-- START Listed records --

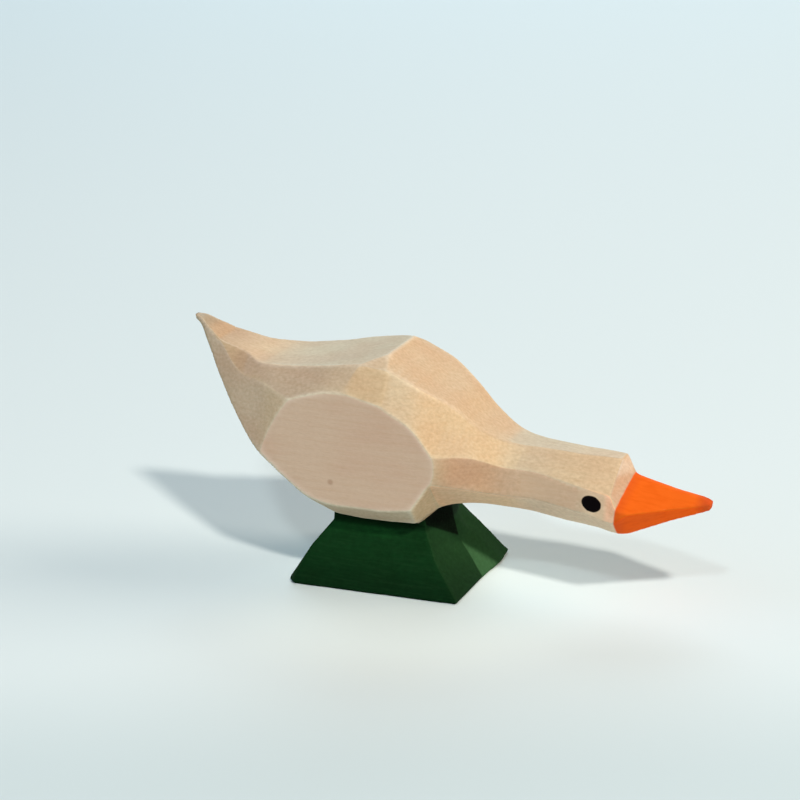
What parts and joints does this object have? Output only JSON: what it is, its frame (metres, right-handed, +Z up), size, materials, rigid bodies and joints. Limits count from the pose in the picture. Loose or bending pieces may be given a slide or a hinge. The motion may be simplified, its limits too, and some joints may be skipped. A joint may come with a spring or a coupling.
{
  "type": "goose figurine",
  "caption": "Stooping goose carved from a board of pale wood with flat knife facets, an orange beak and a green base that stands by its own weight.",
  "frame": {"origin": "middle of the underside of the base", "axes": "+X towards the beak, +Y to the goose's left, +Z up"},
  "size_m": [0.1002, 0.0314, 0.0447],
  "materials": {
    "maple": "knife-cut pale maple, thinly oiled, matt",
    "green_stain": "dark green stain on the base, satin",
    "orange_paint": "orange paint on the beak, satin",
    "black_paint": "black paint on the eyes, satin"
  },
  "bodies": {
    "root": {"goose": "maple"}
  },
  "joints": []
}
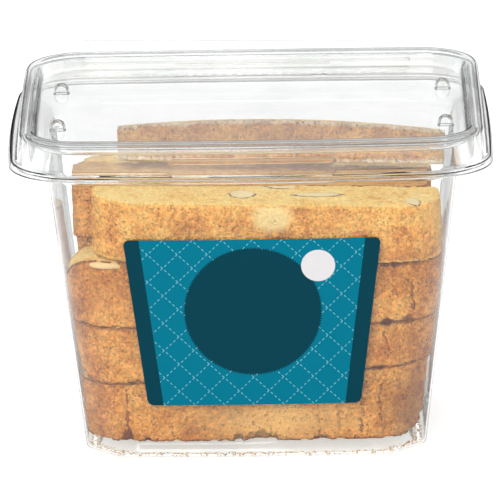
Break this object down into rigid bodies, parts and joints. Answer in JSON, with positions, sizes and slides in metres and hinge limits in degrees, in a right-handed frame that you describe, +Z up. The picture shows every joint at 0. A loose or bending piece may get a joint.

-- END Listed records --

- **Task to complete**
Every record above should be copied exactly.

- **Answer for the task**
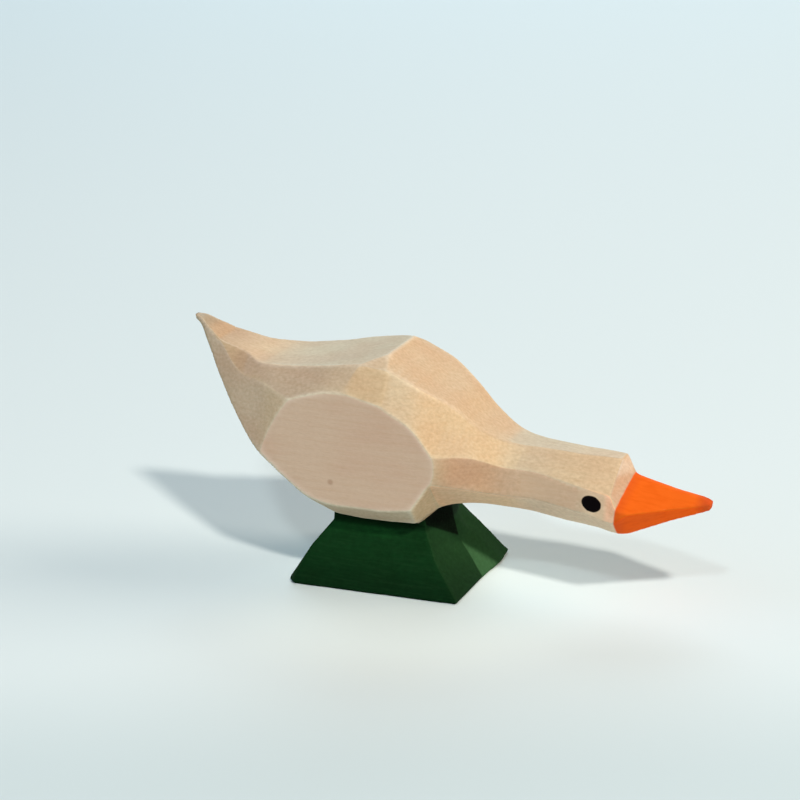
What parts and joints does this object have? Output only JSON: what it is, its frame (metres, right-handed, +Z up), size, materials, rigid bodies and joints. Limits count from the pose in the picture. Loose or bending pieces may be given a slide or a hinge. The motion may be simplified, its limits too, and some joints may be skipped. A joint may come with a spring or a coupling.
{
  "type": "goose figurine",
  "caption": "Stooping goose carved from a board of pale wood with flat knife facets, an orange beak and a green base that stands by its own weight.",
  "frame": {"origin": "middle of the underside of the base", "axes": "+X towards the beak, +Y to the goose's left, +Z up"},
  "size_m": [0.1002, 0.0314, 0.0447],
  "materials": {
    "maple": "knife-cut pale maple, thinly oiled, matt",
    "green_stain": "dark green stain on the base, satin",
    "orange_paint": "orange paint on the beak, satin",
    "black_paint": "black paint on the eyes, satin"
  },
  "bodies": {
    "root": {"goose": "maple"}
  },
  "joints": []
}
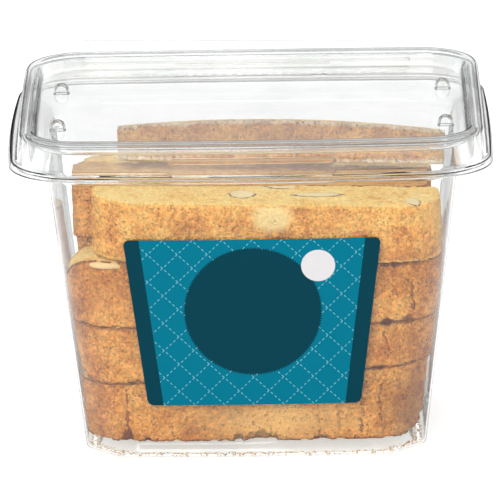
Break this object down into rigid bodies, parts and joints. Answer in JSON, with positions, sizes and slides in metres and hinge limits in degrees, in a right-handed frame that you describe, +Z up. The picture shows every joint at 0. A loose or bending piece may get a joint.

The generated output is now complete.